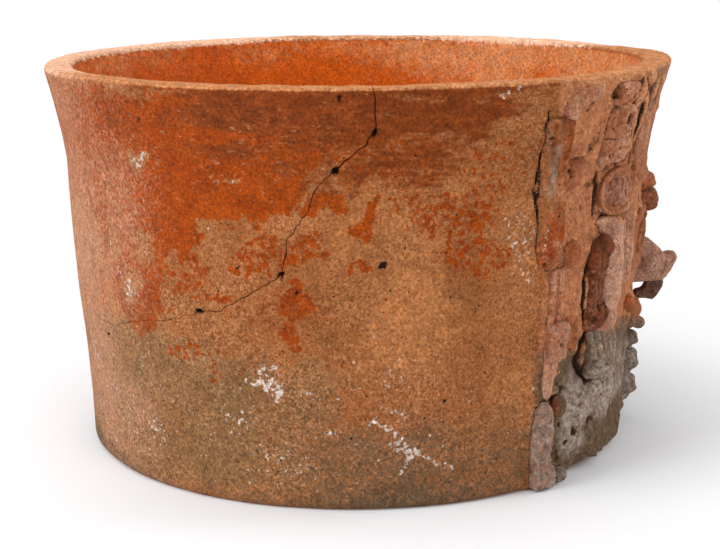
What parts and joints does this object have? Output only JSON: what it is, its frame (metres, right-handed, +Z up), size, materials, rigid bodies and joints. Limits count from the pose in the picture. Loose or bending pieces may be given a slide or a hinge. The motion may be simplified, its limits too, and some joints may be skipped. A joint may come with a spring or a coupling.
{
  "type": "ceramic cache vessel",
  "caption": "Low, thick-walled fired-clay drum with a flared rim and a mask in applied relief on one side.",
  "frame": {"origin": "middle of the underside, on the vessel's axis, where it rests", "axes": "+Z up along the vessel's axis, the mask faces -Y, +X is on the right of someone facing the mask"},
  "size_m": [0.2992, 0.3097, 0.185],
  "materials": {
    "worn_slip": "orange-red slip worn to the fired clay",
    "floor_slip": "burnished orange slip",
    "pink_clay": "bare fired clay, matt",
    "pale_clay": "bare fired clay, pale and matt",
    "dull_clay": "bare fired clay, darkened",
    "ash_clay": "bare fired clay, ashy grey",
    "soot_clay": "bare fired clay, smoke-blackened"
  },
  "bodies": {
    "root": {"base_disc": "floor_slip", "beard_lower": "ash_clay", "beard_tip": "ash_clay", "beard_upper": "ash_clay", "brow_bead": "pink_clay", "brow_knob": "dull_clay", "chin": "soot_clay", "headdress": "pink_clay", "left_cheek": "pale_clay", "left_ear_block": "pink_clay", "left_ear_pad": "pink_clay", "left_ear_pendant": "dull_clay", "left_ear_plug": "dull_clay", "left_ear_rib": "pale_clay", "left_ear_ring": "pink_clay", "left_ear_shield": "pink_clay", "left_ear_tassel": "ash_clay", "left_eye_ball": "dull_clay", "left_eye_rim": "pink_clay", "left_eye_socket": "pink_clay", "left_rim_curl": "pink_clay", "left_strip_arch": "pink_clay", "left_strip_band": "pink_clay", "left_strip_block": "dull_clay", "left_strip_disc": "dull_clay", "left_strip_end_knob": "pink_clay", "left_strip_foot": "pale_clay", "left_strip_knob": "pink_clay", "left_strip_nub": "ash_clay", "left_strip_slab": "worn_slip", "lip": "pink_clay", "nose_bridge": "pink_clay", "right_cheek": "pale_clay", "right_ear_block": "pink_clay", "right_ear_pad": "pink_clay", "right_ear_pendant": "dull_clay", "right_ear_plug": "dull_clay", "right_ear_rib": "pale_clay", "right_ear_ring": "pink_clay", "right_ear_shield": "pink_clay", "right_ear_tassel": "ash_clay", "right_eye_ball": "dull_clay", "right_eye_rim": "pink_clay", "right_eye_socket": "pink_clay", "right_rim_curl": "pink_clay", "right_strip_arch": "pink_clay", "right_strip_band": "pink_clay", "right_strip_block": "dull_clay", "right_strip_disc": "dull_clay", "right_strip_end_knob": "pink_clay", "right_strip_foot": "pale_clay", "right_strip_knob": "pink_clay", "right_strip_nub": "ash_clay", "right_strip_slab": "worn_slip", "rim_sherd": "worn_slip", "snout": "dull_clay", "snout_hook": "soot_clay", "tongue": "soot_clay", "vessel_wall": "worn_slip"}
  },
  "joints": []
}
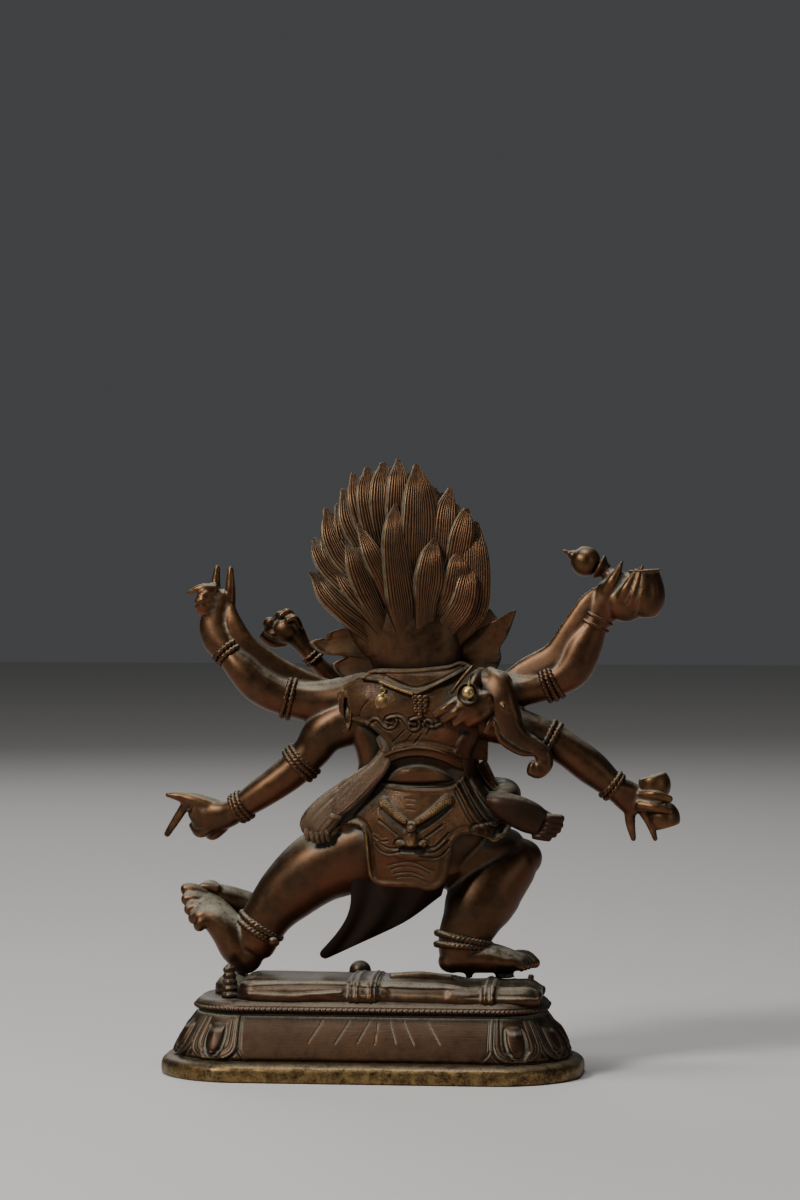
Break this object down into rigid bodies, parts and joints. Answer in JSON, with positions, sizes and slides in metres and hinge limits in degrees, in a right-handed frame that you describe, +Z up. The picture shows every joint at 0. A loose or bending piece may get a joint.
++++
**CHALLENGE**
Each line must be given again exactly as written above.

**FULL RESPONSE**
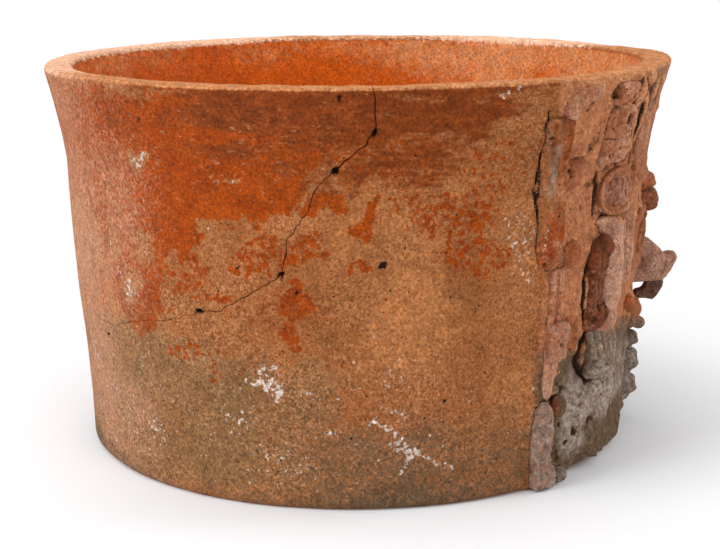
What parts and joints does this object have? Output only JSON: what it is, its frame (metres, right-handed, +Z up), size, materials, rigid bodies and joints. Limits count from the pose in the picture. Loose or bending pieces may be given a slide or a hinge. The motion may be simplified, its limits too, and some joints may be skipped. A joint may come with a spring or a coupling.
{
  "type": "ceramic cache vessel",
  "caption": "Low, thick-walled fired-clay drum with a flared rim and a mask in applied relief on one side.",
  "frame": {"origin": "middle of the underside, on the vessel's axis, where it rests", "axes": "+Z up along the vessel's axis, the mask faces -Y, +X is on the right of someone facing the mask"},
  "size_m": [0.2992, 0.3097, 0.185],
  "materials": {
    "worn_slip": "orange-red slip worn to the fired clay",
    "floor_slip": "burnished orange slip",
    "pink_clay": "bare fired clay, matt",
    "pale_clay": "bare fired clay, pale and matt",
    "dull_clay": "bare fired clay, darkened",
    "ash_clay": "bare fired clay, ashy grey",
    "soot_clay": "bare fired clay, smoke-blackened"
  },
  "bodies": {
    "root": {"base_disc": "floor_slip", "beard_lower": "ash_clay", "beard_tip": "ash_clay", "beard_upper": "ash_clay", "brow_bead": "pink_clay", "brow_knob": "dull_clay", "chin": "soot_clay", "headdress": "pink_clay", "left_cheek": "pale_clay", "left_ear_block": "pink_clay", "left_ear_pad": "pink_clay", "left_ear_pendant": "dull_clay", "left_ear_plug": "dull_clay", "left_ear_rib": "pale_clay", "left_ear_ring": "pink_clay", "left_ear_shield": "pink_clay", "left_ear_tassel": "ash_clay", "left_eye_ball": "dull_clay", "left_eye_rim": "pink_clay", "left_eye_socket": "pink_clay", "left_rim_curl": "pink_clay", "left_strip_arch": "pink_clay", "left_strip_band": "pink_clay", "left_strip_block": "dull_clay", "left_strip_disc": "dull_clay", "left_strip_end_knob": "pink_clay", "left_strip_foot": "pale_clay", "left_strip_knob": "pink_clay", "left_strip_nub": "ash_clay", "left_strip_slab": "worn_slip", "lip": "pink_clay", "nose_bridge": "pink_clay", "right_cheek": "pale_clay", "right_ear_block": "pink_clay", "right_ear_pad": "pink_clay", "right_ear_pendant": "dull_clay", "right_ear_plug": "dull_clay", "right_ear_rib": "pale_clay", "right_ear_ring": "pink_clay", "right_ear_shield": "pink_clay", "right_ear_tassel": "ash_clay", "right_eye_ball": "dull_clay", "right_eye_rim": "pink_clay", "right_eye_socket": "pink_clay", "right_rim_curl": "pink_clay", "right_strip_arch": "pink_clay", "right_strip_band": "pink_clay", "right_strip_block": "dull_clay", "right_strip_disc": "dull_clay", "right_strip_end_knob": "pink_clay", "right_strip_foot": "pale_clay", "right_strip_knob": "pink_clay", "right_strip_nub": "ash_clay", "right_strip_slab": "worn_slip", "rim_sherd": "worn_slip", "snout": "dull_clay", "snout_hook": "soot_clay", "tongue": "soot_clay", "vessel_wall": "worn_slip"}
  },
  "joints": []
}
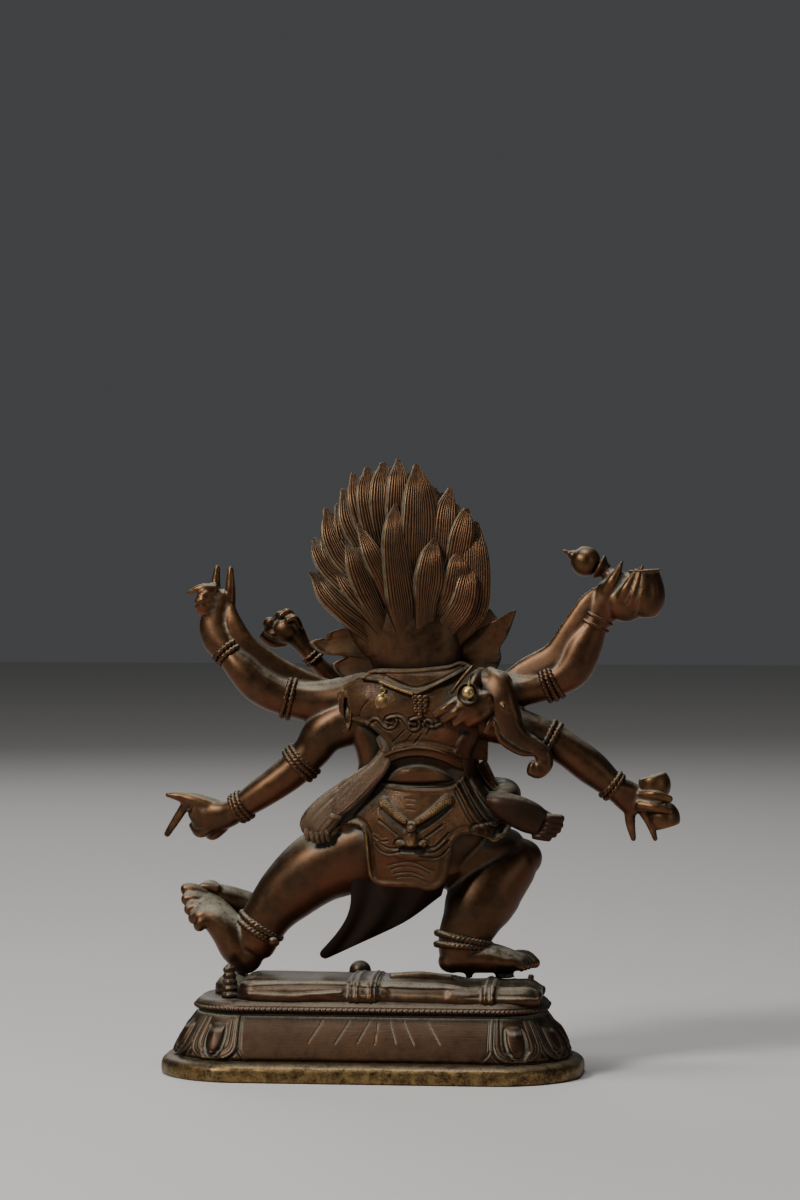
Break this object down into rigid bodies, parts and joints. Answer in JSON, with positions, sizes and slides in metres and hinge limits in degrees, in a right-handed frame that you describe, +Z up. The picture shows every joint at 0. A loose or bending piece may get a joint.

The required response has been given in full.